I think the Heritage Committee should start with 5 (quite important) and work its way down to 1 (not so important?) when it considers ways to encourage Canadian content online.

Monday, March 29, 2010

ACTA won't replace WIPO

Michael Geist has a very interesting post about the possibility of ACTA replacing WIPO, replicating certain WIPO functions, and slowing or undermining the WIPO Development Agenda. Although ACTA could certainly become the centre of action in IP treaty-making and may take on some functions that are similar to what WIPO now does, I don't believe it will replace WIPO or undermine the Development Agenda. Here's why:
  1. WIPO has historically been faced on various occasions with outside IP treaty-making organizations. In 1952 it faced the competing Universal Copyright Convention, and in the 1990s it faced the World Trade Organization's TRIPs Agreement.

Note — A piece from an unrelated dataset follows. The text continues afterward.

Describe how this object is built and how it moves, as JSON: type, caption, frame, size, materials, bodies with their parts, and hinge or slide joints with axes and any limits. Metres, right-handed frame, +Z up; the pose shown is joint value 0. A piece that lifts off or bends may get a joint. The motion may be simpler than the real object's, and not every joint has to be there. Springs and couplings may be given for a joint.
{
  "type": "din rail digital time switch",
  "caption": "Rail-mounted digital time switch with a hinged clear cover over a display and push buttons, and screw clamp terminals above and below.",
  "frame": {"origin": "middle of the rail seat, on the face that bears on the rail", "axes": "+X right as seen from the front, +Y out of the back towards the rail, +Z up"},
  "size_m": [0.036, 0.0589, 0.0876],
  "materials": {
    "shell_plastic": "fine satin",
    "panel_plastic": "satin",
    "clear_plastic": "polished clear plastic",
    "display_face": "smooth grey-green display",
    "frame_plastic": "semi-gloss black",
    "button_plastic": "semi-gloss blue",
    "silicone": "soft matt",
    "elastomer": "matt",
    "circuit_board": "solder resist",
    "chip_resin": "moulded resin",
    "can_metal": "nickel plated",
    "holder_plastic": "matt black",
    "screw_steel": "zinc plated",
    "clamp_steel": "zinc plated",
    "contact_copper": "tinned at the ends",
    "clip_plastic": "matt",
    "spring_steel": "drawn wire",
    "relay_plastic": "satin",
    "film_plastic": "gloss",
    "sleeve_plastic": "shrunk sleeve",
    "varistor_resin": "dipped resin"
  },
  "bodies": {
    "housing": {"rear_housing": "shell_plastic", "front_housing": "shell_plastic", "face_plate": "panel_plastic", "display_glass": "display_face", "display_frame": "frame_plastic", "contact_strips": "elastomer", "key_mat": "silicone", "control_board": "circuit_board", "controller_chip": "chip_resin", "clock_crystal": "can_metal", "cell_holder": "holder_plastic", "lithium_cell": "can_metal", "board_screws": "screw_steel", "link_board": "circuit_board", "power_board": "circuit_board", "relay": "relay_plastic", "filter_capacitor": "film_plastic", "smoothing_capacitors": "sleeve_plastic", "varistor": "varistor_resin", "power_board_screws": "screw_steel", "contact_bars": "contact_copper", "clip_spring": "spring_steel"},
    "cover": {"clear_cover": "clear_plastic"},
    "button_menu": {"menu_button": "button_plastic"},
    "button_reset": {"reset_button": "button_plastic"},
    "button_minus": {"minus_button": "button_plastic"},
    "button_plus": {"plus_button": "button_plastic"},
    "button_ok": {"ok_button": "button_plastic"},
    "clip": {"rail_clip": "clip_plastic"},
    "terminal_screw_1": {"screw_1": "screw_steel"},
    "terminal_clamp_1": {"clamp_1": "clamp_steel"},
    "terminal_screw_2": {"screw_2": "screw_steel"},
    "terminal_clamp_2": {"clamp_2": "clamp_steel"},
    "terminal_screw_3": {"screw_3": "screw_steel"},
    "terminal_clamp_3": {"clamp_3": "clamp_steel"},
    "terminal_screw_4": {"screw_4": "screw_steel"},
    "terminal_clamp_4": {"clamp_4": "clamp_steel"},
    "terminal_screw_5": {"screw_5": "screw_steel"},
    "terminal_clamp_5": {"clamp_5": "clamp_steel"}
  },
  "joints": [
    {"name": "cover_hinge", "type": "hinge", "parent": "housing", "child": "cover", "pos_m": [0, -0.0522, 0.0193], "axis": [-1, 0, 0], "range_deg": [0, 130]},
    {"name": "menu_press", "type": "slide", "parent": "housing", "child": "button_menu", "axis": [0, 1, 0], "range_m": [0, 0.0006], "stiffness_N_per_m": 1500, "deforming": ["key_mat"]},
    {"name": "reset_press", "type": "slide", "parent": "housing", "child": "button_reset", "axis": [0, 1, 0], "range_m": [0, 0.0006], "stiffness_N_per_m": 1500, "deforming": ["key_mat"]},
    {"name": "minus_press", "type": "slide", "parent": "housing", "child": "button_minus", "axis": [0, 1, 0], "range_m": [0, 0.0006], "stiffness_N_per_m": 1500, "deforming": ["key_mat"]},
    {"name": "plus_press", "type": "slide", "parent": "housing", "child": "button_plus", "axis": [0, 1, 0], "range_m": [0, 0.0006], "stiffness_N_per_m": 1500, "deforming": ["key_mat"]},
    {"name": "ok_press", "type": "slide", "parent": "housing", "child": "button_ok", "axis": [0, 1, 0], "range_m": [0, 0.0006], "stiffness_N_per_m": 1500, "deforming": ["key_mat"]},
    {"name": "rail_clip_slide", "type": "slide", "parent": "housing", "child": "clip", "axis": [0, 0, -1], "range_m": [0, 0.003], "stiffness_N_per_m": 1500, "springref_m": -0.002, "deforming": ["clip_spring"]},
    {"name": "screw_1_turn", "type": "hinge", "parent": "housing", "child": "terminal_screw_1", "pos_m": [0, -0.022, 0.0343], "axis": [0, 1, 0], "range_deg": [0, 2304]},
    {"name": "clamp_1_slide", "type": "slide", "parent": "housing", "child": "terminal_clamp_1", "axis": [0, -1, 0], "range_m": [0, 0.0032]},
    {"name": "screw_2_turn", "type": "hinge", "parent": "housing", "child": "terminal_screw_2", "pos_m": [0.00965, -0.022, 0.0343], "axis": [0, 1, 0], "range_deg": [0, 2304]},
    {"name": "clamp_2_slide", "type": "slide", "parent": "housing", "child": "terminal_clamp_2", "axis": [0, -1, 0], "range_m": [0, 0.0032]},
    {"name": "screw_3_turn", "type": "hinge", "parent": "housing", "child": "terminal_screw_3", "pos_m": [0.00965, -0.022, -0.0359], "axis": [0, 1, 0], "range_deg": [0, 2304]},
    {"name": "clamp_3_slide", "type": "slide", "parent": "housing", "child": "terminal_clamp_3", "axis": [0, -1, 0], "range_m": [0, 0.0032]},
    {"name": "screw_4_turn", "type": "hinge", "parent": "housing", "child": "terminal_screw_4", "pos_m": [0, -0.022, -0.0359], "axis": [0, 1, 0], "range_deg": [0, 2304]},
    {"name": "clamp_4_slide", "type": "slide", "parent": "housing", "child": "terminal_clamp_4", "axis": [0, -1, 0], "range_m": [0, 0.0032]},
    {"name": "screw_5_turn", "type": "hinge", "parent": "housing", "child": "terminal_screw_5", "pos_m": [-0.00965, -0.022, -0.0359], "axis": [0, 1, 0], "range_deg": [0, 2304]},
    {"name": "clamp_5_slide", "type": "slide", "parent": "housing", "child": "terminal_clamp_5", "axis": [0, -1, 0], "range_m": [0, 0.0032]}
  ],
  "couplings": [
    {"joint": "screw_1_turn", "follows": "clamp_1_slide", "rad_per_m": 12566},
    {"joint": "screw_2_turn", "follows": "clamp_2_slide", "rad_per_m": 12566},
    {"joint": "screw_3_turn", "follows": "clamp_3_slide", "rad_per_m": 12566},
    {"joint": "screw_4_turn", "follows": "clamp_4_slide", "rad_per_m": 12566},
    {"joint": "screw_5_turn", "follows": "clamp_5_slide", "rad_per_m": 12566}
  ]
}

In both cases, it came to arrangements with the external organizations that secured its own role and made the treaty-making processes compatible between the two organizations. Although WIPO's ability to conclude treaties may be somewhat weakened by these outsiders, WIPO remains a strong and growing international organization whose expertise and capacity to work on IP issues is unrivaled by any other.
  2. It seems as though the ACTA secretariat, as proposed, would be institutionally very small compared to WIPO.
  3. The possibility remains that the ACTA secretariat will actually be housed at WIPO.
  4. The Development Agenda is not working at cross-purposes with ACTA. The Development Agenda has morphed into a set of thematic projects that pose very little threat to the interests of developed countries. Some are, indeed, just what developed countries have been asking for. Projects will provide all kinds of resources to IP offices and infrastructure in developing and least developed countries, will put in place seminars and training programs - even regional IP academies, and create opportunities for IP organizations worldwide to partner with IP organizations in developing countries. It's not inconceivable that the Development Agenda projects could be used to eventually help bring developing countries on board with ACTA.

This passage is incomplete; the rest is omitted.